In the Swedish credit market, which has become a major contributor to the region’s junk bond supply, bond investors last month poured money into corporate bond funds at the fastest rate so far this year.
“Today, a majority of Nordic investors are looking to add allocations to green bonds and that is a big driver for issuance,” Pukka said.
For two of the Nordic region’s biggest high-yield investors, the transition to greener debt capital markets isn’t happening quick enough.
This month saw Carnegie Fonder and Spiltan Fonder launch a sustainability questionnaire for prospective issuers to answer before they can secure an investor meeting.
Green bonds have “contributed to increased transparency and sustainability awareness of issuers and investors. However, we believe more can be done to ensure a faster transition to a fully sustainable society,” the firms said in a joint-presentation seen by Bloomberg News.

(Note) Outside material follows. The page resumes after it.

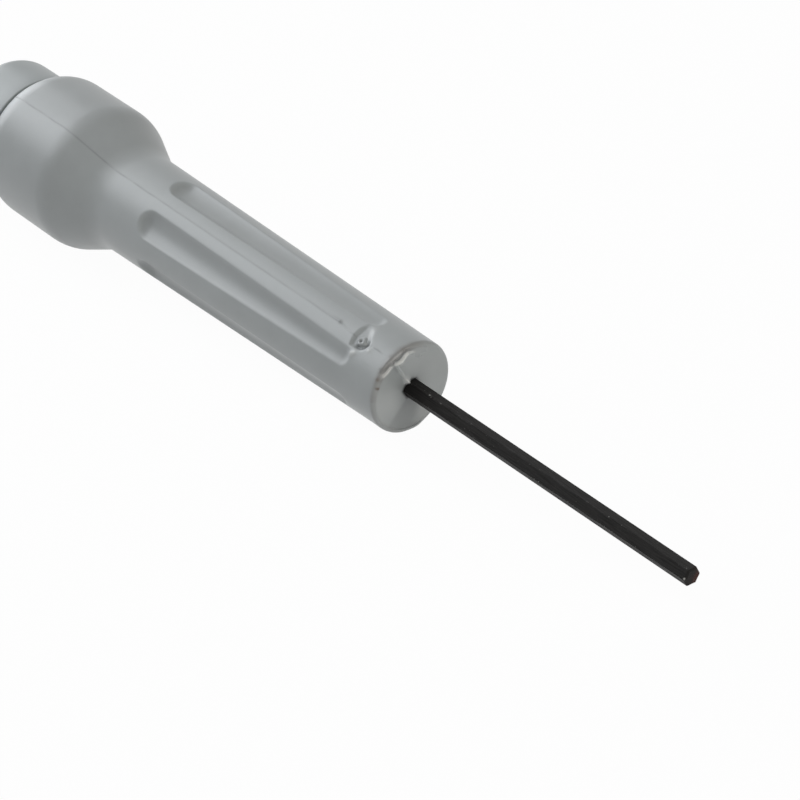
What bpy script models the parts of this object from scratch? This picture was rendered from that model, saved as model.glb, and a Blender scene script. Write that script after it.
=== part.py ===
"""Precision screwdriver with a fixed 2 mm hex blade and a free-turning end cap.

The tool lies along X with its blade tip at the origin and pointing to +X.
Each piece is drawn standing on the tool's own axis, as it would be on a lathe,
and the empty "tool_axis" lays the whole tool down.

On the tool's own axis, z = 0 is the blade tip and everything else is below it.
Angles round the axis are counted from the side that faces -Y towards the top (+Z).
All sizes are in metres.
"""

import math

import bmesh
import bpy
from mathutils import Matrix, Vector

# Blade: hex bar, with a pair of wings pressed out of it where the handle holds it
HEX_ACROSS_FLATS = 0.0020
BLADE_EXPOSED = 0.0450
BLADE_BURIED = 0.0240
TIP_CHAMFER = 0.00018
WING_LENGTH = 0.0060
WING_SPREAD = 0.00065
WING_SQUEEZE = 0.00035
WING_END_MARGIN = 0.0040
WING_CORNER_RADIUS = 0.0004

# Handle, measured back from its flat front face
GRIP_FRONT_RADIUS = 0.0056
GRIP_TAPER_DEG = 0.88
FRONT_RIM_RADIUS = 0.0005
SHOULDER_END = 0.0600
SHOULDER_ANGLE_DEG = 24.0
SHOULDER_CREST_RADIUS = 0.0060
SHOULDER_ROOT_RADIUS = 0.0080
BULB_RADIUS = 0.0093
BULB_LENGTH = 0.0085
BULB_REAR_RADIUS = 0.0045
BULB_REAR_TURN_DEG = 50.0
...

Spiltan portfolio manager Lars Lonnquist says it’s “not easy enough” to find eligible green assets in the high-yield market, but admits the situation is “steadily improving.”
“Our assessment is that companies that don’t work with these questions, will in the future have to pay a larger price for funding than others,” said Lonnquist.
Looking ahead, Evli’s Pukka says the second half of 2020 will be “very busy,” with sectors such as real estate continuing to drive junk bond sales with a green label.
“The green bond market shouldn’t be just for investment-grade companies,” Pukka said. “The whole idea of green bonds -- making businesses more sustainable -- also requires participation from high-yield companies.”